An individual tree inspection begins at ground level. Here; tree species, soil quality,rooting conditions, soil level, irrigation and drainage characteristics can be determined. The level of soil compaction may be tested to evaluate the aeration capacity of the soil. Compact soils can cause problems by restricting the trees ability to discharge the gasses produced as part of the growth cycle. Continual heavy foot traffic and the heavy equipment used in construction can cause compacted soils.

A soil test may be made to assess the fertility of the soil. Testing establishes the presence and degree of vital nutrients and the acid balance of the soil. An imbalance of nutrients, overly acidic, or alkaline soil can cause poor vitality and expose the tree to disease. In certain situations a soil moisture may also be necessary to assess the availability of water to the root system.The presence of fungal fruiting bodies, mushrooms, can indicate decay. Certain decay fungi may destroy support tissues and leave conductive tissues unharmed. The tree appears healthy and continues to grow until the decay outpaces the new growth, or the trees ability to compartmentalize or 'wall off' decay. Other species of fungus act quickly and destroy the flexibility of wood leaving the tree prone to wind snap. The type of decay and its effect on the stability of the wood depends on the species of fungus involved. The strength loss due to decay may be measured. A root crown examination may be necessary if root decay is suspected. By removing the soil at the base of the tree the location, health and condition of the absorbing and support roots can be evaluated.In the primary examination of the root crown and trunk a mallet is used to test for loose bark. Bark lifting can indicate dead or hollow areas and give signs of the presence of decay in the root crown zone and at the base of the trunk. The mallet may be used to "sound" for decay but this has limited reliability in some species. If decay is suspected the tree will be tested using the Resistograph Further testing devices are described in Decay and Defect Detection.

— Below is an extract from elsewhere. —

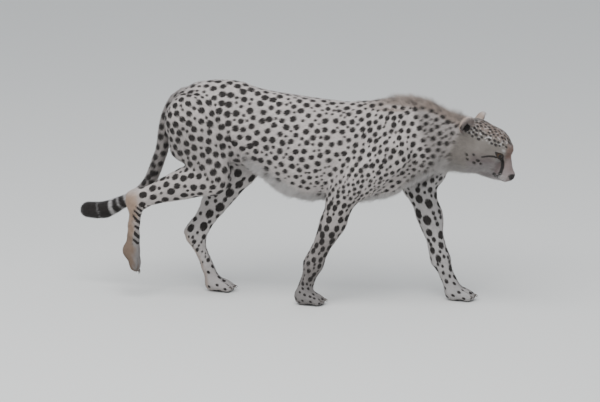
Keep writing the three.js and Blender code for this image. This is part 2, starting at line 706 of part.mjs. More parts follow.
const sideName = (side) => (side === RIGHT ? "right" : "left");
for (const side of [RIGHT, LEFT]) {
  const centre = inHead([EYE.at[0], side * EYE.at[1], EYE.at[2]]);
  addPiece(`eye_${sideName(side)}`, eyeSolid(side), centre, MATERIALS.eye());
}
for (const { side, centre, solid } of earRoots) {
  const ear = roundEars.reduce((left, flesh) => left.subtract(flesh), solid);
  addPiece(`ear_${sideName(side)}`, ear, centre, MATERIALS.coat());
}

// The origin lies on the floor under the middle of the whole animal.
const bounds = new THREE.Box3().setFromObject(cheetah);
const middle = bounds.getCenter(new THREE.Vector3());
cheetah.position.set(-middle.x, -middle.y, -bounds.min.z);
const model = new THREE.Group();
model.add(cheetah);

export default model;
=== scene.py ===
"""A life-size cheetah in mid-stride, one hind foot lifted and the head turned a little.

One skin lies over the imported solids, with eyes, claws, nose and a coat of solid tufts. Lengths are in
metres, or in mm where a comment says so or where they're multiplied by MM.
"""

import itertools
import math
from types import SimpleNamespace as Values

import bmesh
import bpy
import numpy as np
from mathutils import Matrix, Vector
from mathutils.bvhtree import BVHTree
from mathutils.kdtree import KDTree


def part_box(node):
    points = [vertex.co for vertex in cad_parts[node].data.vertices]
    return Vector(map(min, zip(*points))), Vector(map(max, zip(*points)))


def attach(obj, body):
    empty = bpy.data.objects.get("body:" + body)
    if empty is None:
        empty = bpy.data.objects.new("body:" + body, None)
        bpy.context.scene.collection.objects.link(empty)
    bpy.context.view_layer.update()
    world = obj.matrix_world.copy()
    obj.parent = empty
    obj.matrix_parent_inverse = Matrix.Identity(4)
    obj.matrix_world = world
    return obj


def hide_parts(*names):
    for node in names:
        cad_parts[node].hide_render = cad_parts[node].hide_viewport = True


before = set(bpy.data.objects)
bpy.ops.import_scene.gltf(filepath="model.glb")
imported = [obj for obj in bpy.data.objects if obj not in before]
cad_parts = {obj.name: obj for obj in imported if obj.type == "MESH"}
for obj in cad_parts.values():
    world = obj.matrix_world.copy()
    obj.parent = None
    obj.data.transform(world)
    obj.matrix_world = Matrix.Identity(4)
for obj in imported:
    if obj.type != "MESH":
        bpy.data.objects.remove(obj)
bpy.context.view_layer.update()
random = np.random.default_rng(11)

MM = 0.001
VOXEL = 3.8 * MM  # the edge of the skin's cells
JOIN = 0.6 * MM  # how far copies of the solids swell, so that the thin cuts between them close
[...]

The inspection continues with above ground observation of the tree if necessary, climbing into the canopy of the tree. An assessment is made of leaf color and size. Trunk, branch, and twig color, size and condition, are also assessed. Crown density, past and current growth are combined with an evaluation of the growth habit. Changes in growth rate may indicate prior disease or injury. Previous treatments such as pruning, or cabling are observed. Any growth defects are noted, along with: weak limbs, discolored or missing bark, cavities in branches or trunks and the presence of disease, insects and other stress indications. Trees produce adaptive growth to compensate for the stress related to growth and injury. The shape and formation of limbs and trunks can show the ability of the tree to compensate for weakness or indicate internal problems that may lead to failure. The interpretation of these changes in form is part of a growing body of knowledge pioneered in Europe. The knowledge is not new but the application is: Dr. Claus Mattheck of the Karlsruhe Institute and colleagues, have developed a system of structural evaluation based on the bio-engineering principals. The examination of trees using these principals is incorporated in V.T.A. Visual Tree Assessement.

The V.T.A. method and the background information can be found in the Body Language of Trees Claus Mattheck.